Ban also told the Security Council he wanted to hold a new Syria peace conference in mid-November, and said that the foreign ministers from Britain, China, France, Russia and the United States agreed to make sure that each side negotiate in "good faith."
A first peace conference was held in June 2012 but splits in the Syrian opposition and the international community have thwarted a follow-up.
Ban will start contacts with his Syria peace envoy Lakhdar Brahimi next week on setting the firm date and who will attend the new meeting, diplomats said.
He also noted that the resolution was not "a license to kill" with conventional arms.
"A red light for one for one form of weapons does not mean a green light for others," Ban said.
The Security Council resolution gave backing to the 2012 conference declaration, which stated that there should be a transitional government in Syria with full executive powers.
It also determined that the new peace conference would be to decide how to implement the accord.
British Foreign Secretary William Hague said after the resolution was adopted that the international community must step up efforts to help those caught up in a humanitarian crisis.
In Brussels, European Union foreign policy chief Catherine Ashton said the resolution represented "a major step towards a sustainable and unified international response" to the Syrian crisis.
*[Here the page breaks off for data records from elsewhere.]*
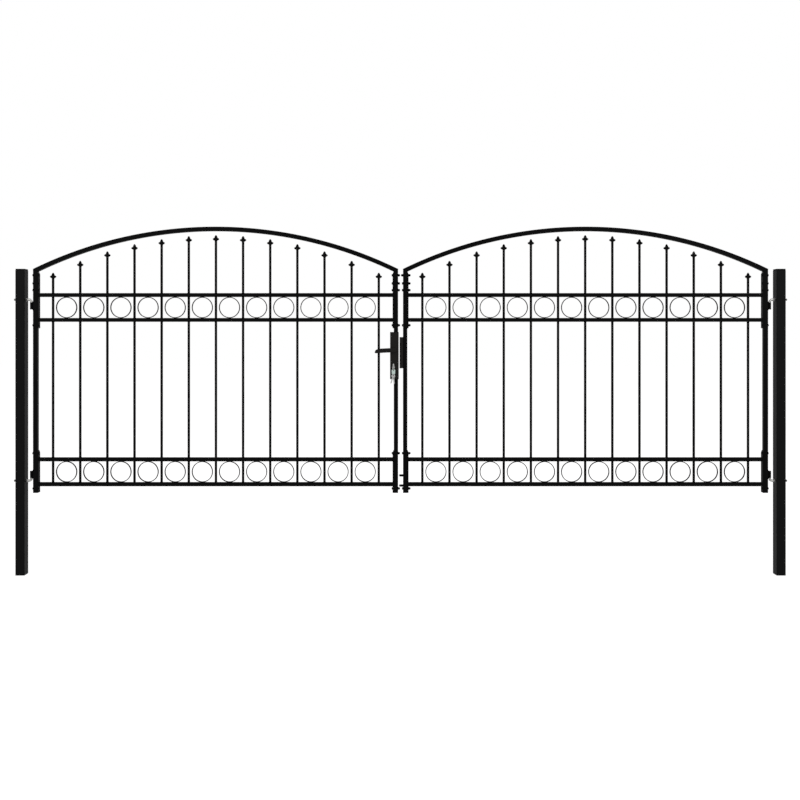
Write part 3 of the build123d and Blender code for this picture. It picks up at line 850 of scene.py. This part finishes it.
# %% Stile plugs
PLUG_RIM = 2.6 * MM
plugs_low, plugs_high = corners("left_stile_caps")
plug_low = [leaf_start, -tube / 2, plugs_low[2]]
plug_high = [leaf_start + tube, tube / 2, plugs_high[2]]
plugs = both_ends(soft_box(plug_low, plug_high, TUBE_CORNER, PLUG_RIM))
add_pair("stile_plugs", plugs, ["stile_caps"], "black_plastic")

# %% [markdown]
# ## Hinges
# Each hinge is a zinc-plated rod, threaded into the post and bent up or down, that turns in a
# bored barrel on the stile. A thread is one long ridge wound round the rod. It could be a screw
# modifier on a small profile, but a rod whose radius follows a slanted wave is a single closed
# surface: the wave moves on by one pitch for each turn round the rod.

# %% Bent and threaded rods
THREAD_PITCH = 1.5 * MM
THREAD_DEPTH = 0.9 * MM
THREAD_END = 42 * MM
THREAD_ROWS = 6
ROD_COLUMNS = 20
ROD_POINT = 0.78
ROD_POINT_LENGTH = 1 * MM
HINGE_BEND = 12 * MM
SHANK_HEIGHTS = {1: 611 * MM, -1: 1791 * MM}
BARREL_FROM_SHANK = 18 * MM
BARREL_LENGTH = 46 * MM
SHOULDER_FLATS = 13 * MM

# The rods' box takes in the hexagon shoulder, so this radius is half its width over corners.
rods_low, rods_high = corners("left_gudgeons")
rod_radius = rods_high[1]
hinge_axis = rods_high[0] - SHOULDER_FLATS / 2 / np.cos(np.pi / 6)


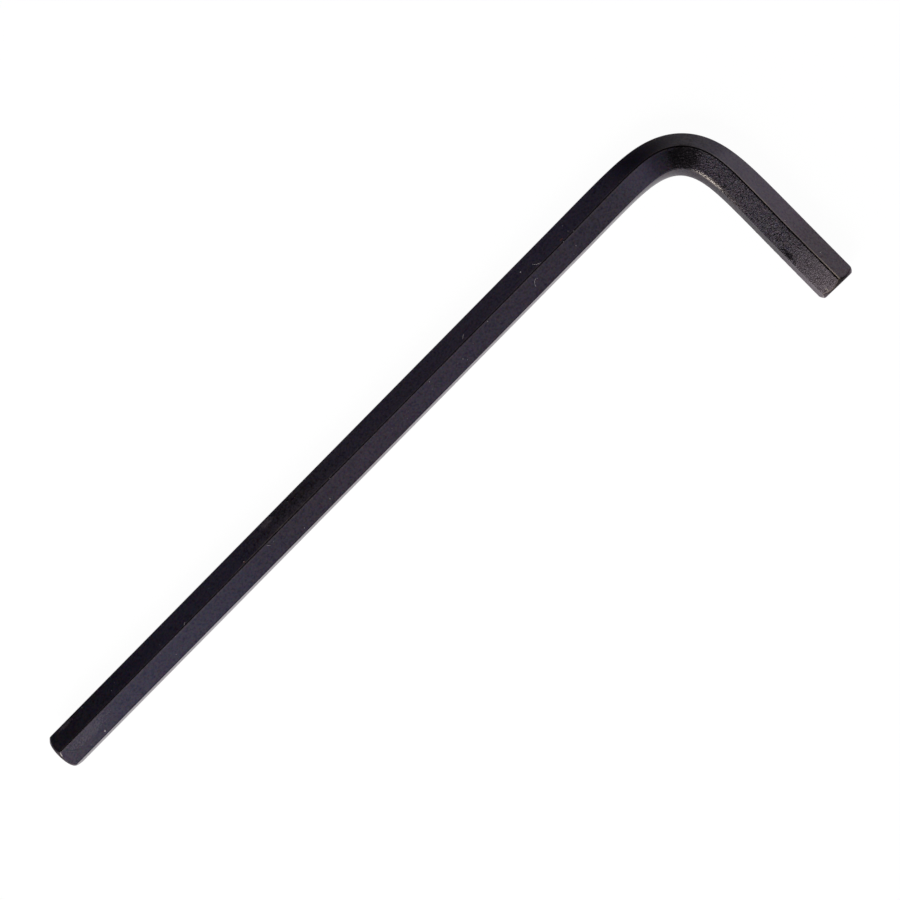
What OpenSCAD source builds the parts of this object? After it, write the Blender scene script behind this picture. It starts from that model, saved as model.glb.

"This decision should pave the way to the elimination of chemical weapons in Syria, and set a standard for the international community in responding to threats posed by weapons of mass destruction," Ashton said.
The EU would provide "forceful" support in the case of non-compliance, Ashton said in a statement.
Meanwhile in Syria, a car bomb north of Damascus detonated Friday, killing at least 30 people. Eleven more deaths were reported in a government air raid, highlighting the continued slaughter in Syria's long-running civil war.